The Breakable Toys describes how to set up a situation where you can continue to learn and make progress with your career without unduly affecting your performance as a developer on your “day job”. The idea is to create a home-based work environment where you can develop product to enhance your skill set by making small products on your own. If these fail, or turn out to be flawed in some way, there is no downside, because you are expected to have learned lessons on your own. Although most work-paces are reasonable when your coding doesn’t come out perfect the first time, it certainly is much better for your career if you develop working, useful, optimal code in a reasonable time frame.
Many developers don’t have the time or inclination to do this, and turn out to be productive employees, but those who guide their own career by making their own products on the side are much more likely to succeed both intellectually and financially.

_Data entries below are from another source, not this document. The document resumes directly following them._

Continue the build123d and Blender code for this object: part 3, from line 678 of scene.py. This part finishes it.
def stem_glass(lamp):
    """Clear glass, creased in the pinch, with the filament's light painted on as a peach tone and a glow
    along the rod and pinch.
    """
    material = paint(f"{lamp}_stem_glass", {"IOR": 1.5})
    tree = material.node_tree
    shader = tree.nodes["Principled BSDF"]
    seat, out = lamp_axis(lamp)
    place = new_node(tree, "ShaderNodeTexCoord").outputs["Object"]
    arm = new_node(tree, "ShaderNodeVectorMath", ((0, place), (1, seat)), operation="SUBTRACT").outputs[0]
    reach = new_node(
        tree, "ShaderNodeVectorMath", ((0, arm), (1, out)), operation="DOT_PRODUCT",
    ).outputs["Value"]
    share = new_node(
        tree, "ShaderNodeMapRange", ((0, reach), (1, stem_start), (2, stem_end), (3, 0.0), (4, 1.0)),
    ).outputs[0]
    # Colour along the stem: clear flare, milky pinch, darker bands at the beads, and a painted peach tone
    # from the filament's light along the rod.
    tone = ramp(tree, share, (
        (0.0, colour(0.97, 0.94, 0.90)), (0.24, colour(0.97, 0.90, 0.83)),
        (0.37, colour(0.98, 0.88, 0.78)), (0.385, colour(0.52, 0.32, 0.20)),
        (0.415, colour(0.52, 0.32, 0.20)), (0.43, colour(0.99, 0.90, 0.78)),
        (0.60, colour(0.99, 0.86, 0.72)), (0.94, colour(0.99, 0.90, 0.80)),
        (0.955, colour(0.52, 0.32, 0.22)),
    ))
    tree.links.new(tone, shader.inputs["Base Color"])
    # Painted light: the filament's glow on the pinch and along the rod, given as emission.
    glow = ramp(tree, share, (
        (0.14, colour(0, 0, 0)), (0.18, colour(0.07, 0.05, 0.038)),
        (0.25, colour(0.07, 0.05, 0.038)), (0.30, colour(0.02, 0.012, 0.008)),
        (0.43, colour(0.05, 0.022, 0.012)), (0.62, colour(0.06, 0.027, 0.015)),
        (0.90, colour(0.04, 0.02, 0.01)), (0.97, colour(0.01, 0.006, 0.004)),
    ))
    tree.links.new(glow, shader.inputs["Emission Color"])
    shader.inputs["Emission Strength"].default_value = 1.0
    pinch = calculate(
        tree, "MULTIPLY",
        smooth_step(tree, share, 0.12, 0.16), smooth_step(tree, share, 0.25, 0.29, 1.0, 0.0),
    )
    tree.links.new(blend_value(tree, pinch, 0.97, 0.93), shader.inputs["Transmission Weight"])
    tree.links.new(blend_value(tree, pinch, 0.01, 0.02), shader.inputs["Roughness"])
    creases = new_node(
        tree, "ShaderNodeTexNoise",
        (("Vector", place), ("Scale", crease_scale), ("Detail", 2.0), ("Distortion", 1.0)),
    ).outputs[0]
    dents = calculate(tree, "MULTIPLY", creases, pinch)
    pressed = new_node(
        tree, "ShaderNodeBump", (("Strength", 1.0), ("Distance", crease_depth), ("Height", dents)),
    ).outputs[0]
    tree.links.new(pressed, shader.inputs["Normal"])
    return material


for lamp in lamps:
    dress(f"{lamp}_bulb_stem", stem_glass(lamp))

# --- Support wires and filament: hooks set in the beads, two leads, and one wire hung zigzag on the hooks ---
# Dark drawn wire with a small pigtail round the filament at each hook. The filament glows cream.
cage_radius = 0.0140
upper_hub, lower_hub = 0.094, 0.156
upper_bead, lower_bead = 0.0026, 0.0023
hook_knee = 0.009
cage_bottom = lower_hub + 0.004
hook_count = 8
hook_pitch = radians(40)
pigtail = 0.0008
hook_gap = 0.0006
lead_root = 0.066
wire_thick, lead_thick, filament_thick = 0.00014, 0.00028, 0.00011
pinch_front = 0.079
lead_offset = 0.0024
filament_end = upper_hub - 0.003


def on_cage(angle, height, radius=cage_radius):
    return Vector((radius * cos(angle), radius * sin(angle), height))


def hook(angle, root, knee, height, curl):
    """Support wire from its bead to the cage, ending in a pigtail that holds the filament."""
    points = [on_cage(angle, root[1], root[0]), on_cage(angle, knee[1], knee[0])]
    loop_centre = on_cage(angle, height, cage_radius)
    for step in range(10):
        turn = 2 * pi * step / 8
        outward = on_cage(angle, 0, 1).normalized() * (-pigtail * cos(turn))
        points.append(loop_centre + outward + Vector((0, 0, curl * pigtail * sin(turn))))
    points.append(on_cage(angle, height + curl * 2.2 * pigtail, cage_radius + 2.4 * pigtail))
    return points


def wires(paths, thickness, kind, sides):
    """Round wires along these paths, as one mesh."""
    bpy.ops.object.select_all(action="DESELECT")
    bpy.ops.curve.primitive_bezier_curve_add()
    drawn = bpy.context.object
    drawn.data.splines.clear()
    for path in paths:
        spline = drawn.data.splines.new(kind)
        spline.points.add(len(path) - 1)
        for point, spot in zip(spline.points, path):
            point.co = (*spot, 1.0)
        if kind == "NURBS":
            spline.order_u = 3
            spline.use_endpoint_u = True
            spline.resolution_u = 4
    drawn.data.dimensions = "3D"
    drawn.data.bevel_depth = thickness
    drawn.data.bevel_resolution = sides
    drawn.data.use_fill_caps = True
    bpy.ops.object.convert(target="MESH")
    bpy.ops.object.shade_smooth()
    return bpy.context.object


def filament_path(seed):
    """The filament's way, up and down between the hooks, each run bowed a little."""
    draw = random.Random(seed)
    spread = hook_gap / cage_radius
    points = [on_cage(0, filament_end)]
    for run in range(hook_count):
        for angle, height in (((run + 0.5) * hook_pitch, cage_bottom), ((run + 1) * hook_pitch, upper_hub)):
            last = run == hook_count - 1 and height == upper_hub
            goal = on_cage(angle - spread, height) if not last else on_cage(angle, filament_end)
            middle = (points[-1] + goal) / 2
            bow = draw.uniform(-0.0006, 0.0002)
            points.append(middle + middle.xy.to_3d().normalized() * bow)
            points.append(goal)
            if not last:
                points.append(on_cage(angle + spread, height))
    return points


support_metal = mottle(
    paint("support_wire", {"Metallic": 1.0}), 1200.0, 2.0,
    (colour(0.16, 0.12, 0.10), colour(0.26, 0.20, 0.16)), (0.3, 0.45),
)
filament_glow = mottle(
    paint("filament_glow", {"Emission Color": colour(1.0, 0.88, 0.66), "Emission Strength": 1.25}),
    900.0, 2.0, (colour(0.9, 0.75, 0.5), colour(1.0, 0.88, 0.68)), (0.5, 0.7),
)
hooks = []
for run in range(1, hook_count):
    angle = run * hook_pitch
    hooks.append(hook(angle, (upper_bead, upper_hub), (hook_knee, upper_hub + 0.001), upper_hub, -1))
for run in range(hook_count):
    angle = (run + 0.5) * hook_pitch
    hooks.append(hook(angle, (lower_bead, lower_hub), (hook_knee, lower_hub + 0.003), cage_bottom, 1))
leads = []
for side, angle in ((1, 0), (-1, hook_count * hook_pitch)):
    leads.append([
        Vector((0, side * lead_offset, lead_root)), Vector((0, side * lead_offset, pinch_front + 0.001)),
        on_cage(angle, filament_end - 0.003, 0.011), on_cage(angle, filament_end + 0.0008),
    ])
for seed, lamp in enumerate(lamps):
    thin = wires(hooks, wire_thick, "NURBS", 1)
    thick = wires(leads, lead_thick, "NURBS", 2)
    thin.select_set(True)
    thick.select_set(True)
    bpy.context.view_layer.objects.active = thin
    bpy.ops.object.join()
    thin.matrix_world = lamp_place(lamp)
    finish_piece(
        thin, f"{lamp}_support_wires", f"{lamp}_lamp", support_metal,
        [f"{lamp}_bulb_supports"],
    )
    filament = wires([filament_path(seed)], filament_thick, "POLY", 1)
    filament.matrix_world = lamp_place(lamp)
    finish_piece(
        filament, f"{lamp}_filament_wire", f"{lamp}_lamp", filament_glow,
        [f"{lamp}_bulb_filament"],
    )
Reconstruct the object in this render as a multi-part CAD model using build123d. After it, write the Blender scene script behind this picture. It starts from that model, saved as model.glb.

Throughout my career, I have always been motivated to keep up with the current journals, attend classes and conferences, and to always have a product I was developing on my own. In the 1990’s I developed a music-based utility program for guitarists called “Guitar Companion”. It’s most impressive component was a notation editor, but it also had a metronome, tuning fork, band manager component, and 3 CD’s with Video Guitar Lessons. I wrote it in Visual C++. But over the years, converted it to new technologies, and sold it through a website I had constructed fo4r this purpose.
From 2010 to 2015, I developed a number of Android applications for musicians. The one that turned out the best I sold on Google Play and had over 20,000 downloads.
This was all great for my career growth, but I would have never done this if I were not passionate enough to put in the time and effort. I highly recommend this approach to anyone who really loves to code. You are your own CEO. You call all the shots. You become sought after by companies, because you have developed depth in your code base that few can attain working under the strict protocol of working for someone else.
It also works in reverse. I would incorporate functionality into my “Toy” products that I learned at job-sites, as well as using things I wrote at home into my work products. It is pretty great when a boss asks during a scrum “who knows how to do X”, and you raise your hand. “ I do”.